## Written problem
Find each line with the string "Keep" and copy it.

:: Task material ::

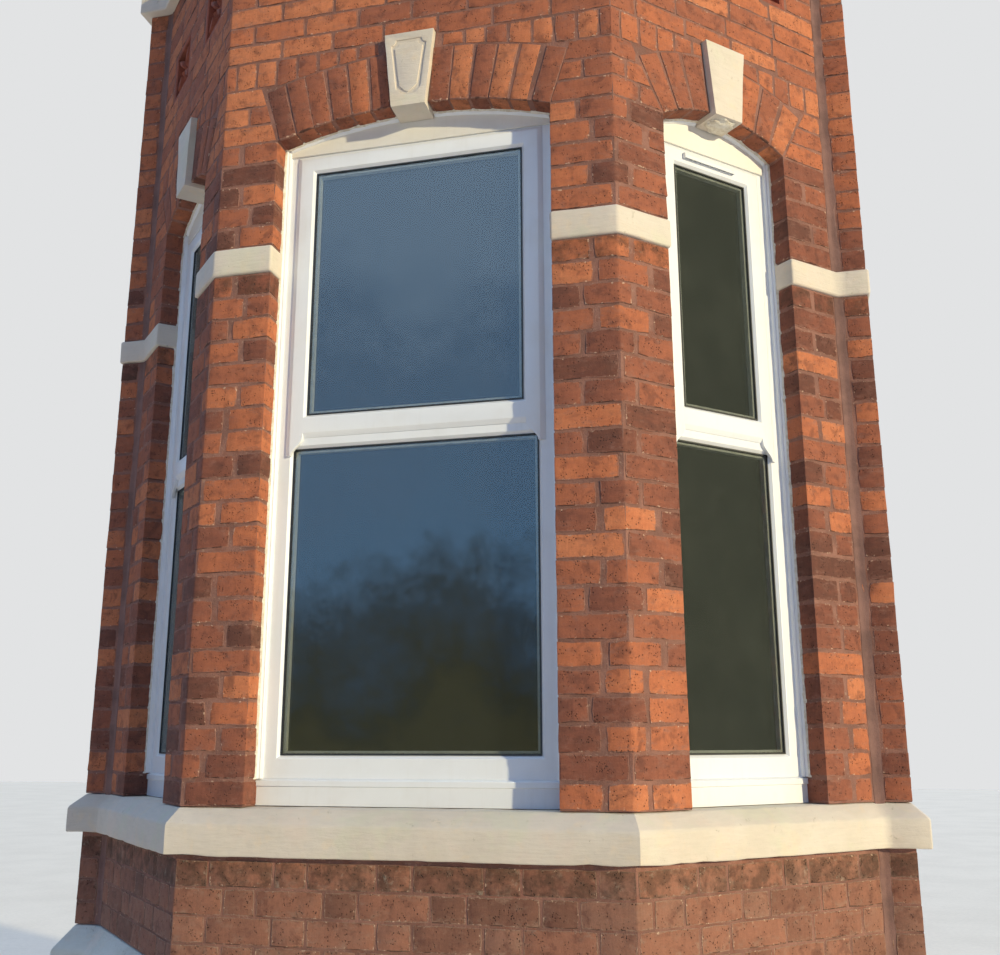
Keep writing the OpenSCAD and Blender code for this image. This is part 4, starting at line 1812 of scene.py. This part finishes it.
    def fillet(self, bm: Shape, t: float, z0: float, z1: float) -> None:
        """Makes one strip of mortar in an inner corner.

        Args:
            bm: The mesh.
            t: Distance of the corner along the line.
            z0: Foot of the strip.
            z1: Head of the strip.
        """
        rows = max(2, round((z1 - z0) / self.fillet_step))
        verts = sheet(bm, (t, -0.012, (z0 + z1) / 2), (2 * FILLET + 0.006, z1 - z0), (4, rows))
        faces = list(dict.fromkeys(f for v in verts for f in v.link_faces))
        fronts = set(corners(bmesh.ops.extrude_face_region(bm, geom=faces)["geom"]))
        for v in set(verts) | fronts:
            lift = 0.0
            across = (v.co.x - t) / FILLET
            if v in fronts:
                lift = 0.0012 + 0.0022 * max(0.0, 1 - across * across)
                v.co.x += noise.noise(Vector((v.co.z * 11, t, across))) * 0.009
            out = lift if v in fronts else -self.fillet_sunk
            p = LINE.place(v.co.x, out, v.co.z)
            v.co = p + wander(p, 30) * (0.0015 if v in fronts else 0)


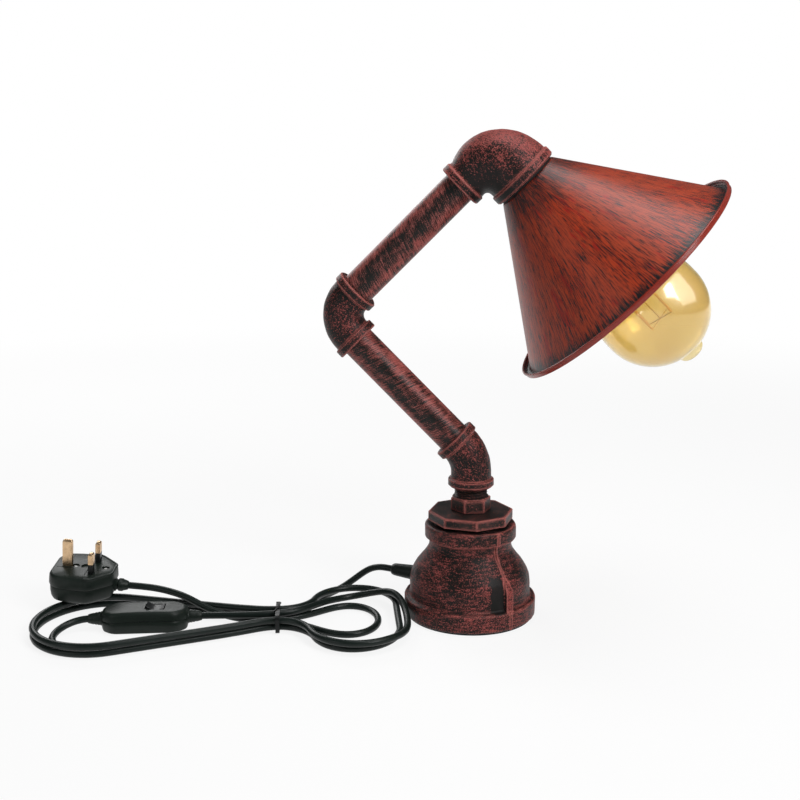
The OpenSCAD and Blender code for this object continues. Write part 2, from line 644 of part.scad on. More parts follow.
// Point of the hank after a number of turns: it goes in on the table and out again one layer up
function hank_point(turns) = let (
    pose = loop_pose((turns - floor(turns)) * loop_rings),
    out = strand_step * sqrt(pow(1 - turns, 2) + 0.0064),
    x = pose[0] + out * sin(pose[2]),
    y = pose[1] - out * cos(pose[2]),
    z = cord_r + strand_step * ease(0.82, 1.12, turns) + 1.0 * exp(-pow(x / 25, 2)))
    hank_place([x, y, z]);
hank_from = 0.185;
hank_to = 1.9;
hank_path = concat([hank_point(hank_from), hank_point(hank_from + 0.008)],
    [for (j = [ceil((hank_from + 0.01) * loop_rings) : floor(hank_to * loop_rings - 0.3)])
        hank_point(j / loop_rings)],
    [hank_point(hank_to - 0.012), hank_point(hank_to)]);
// Least clear gap between two turns of the hank
function from_line(p, a, b) = let (d = b - a, t = max(0, min(1, (p - a) * d / (d * d)))) norm(p - a - t * d);
hank_self_gap = min([for (i = [0 : len(hank_path) - 1], j = [0 : len(hank_path) - 2]) if (abs(i - j) > 5)
    from_line(hank_path[i], hank_path[j], hank_path[j + 1])]) - 2 * cord_r;
echo(hank_self_gap = hank_self_gap);
hank_first_way = unit(hank_point(hank_from + 0.004) - hank_point(hank_from));
hank_last_way = unit(hank_point(hank_to) - hank_point(hank_to - 0.004));
relief_way = [cos(relief_angle), sin(relief_angle), 0];
relief_tip = (relief_root + relief_len) * relief_way + [0, 0, relief_z];
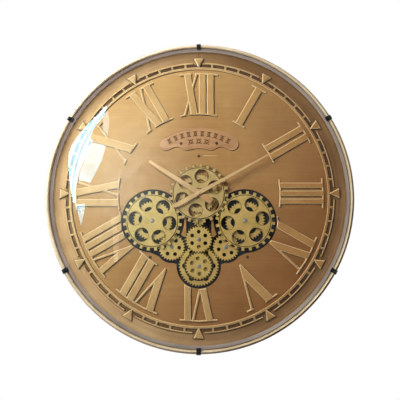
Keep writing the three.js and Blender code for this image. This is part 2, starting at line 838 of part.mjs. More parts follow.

:::

## Task response
Keep writing the OpenSCAD and Blender code for this image. This is part 4, starting at line 1812 of scene.py. This part finishes it.
Keep writing the three.js and Blender code for this image. This is part 2, starting at line 838 of part.mjs. More parts follow.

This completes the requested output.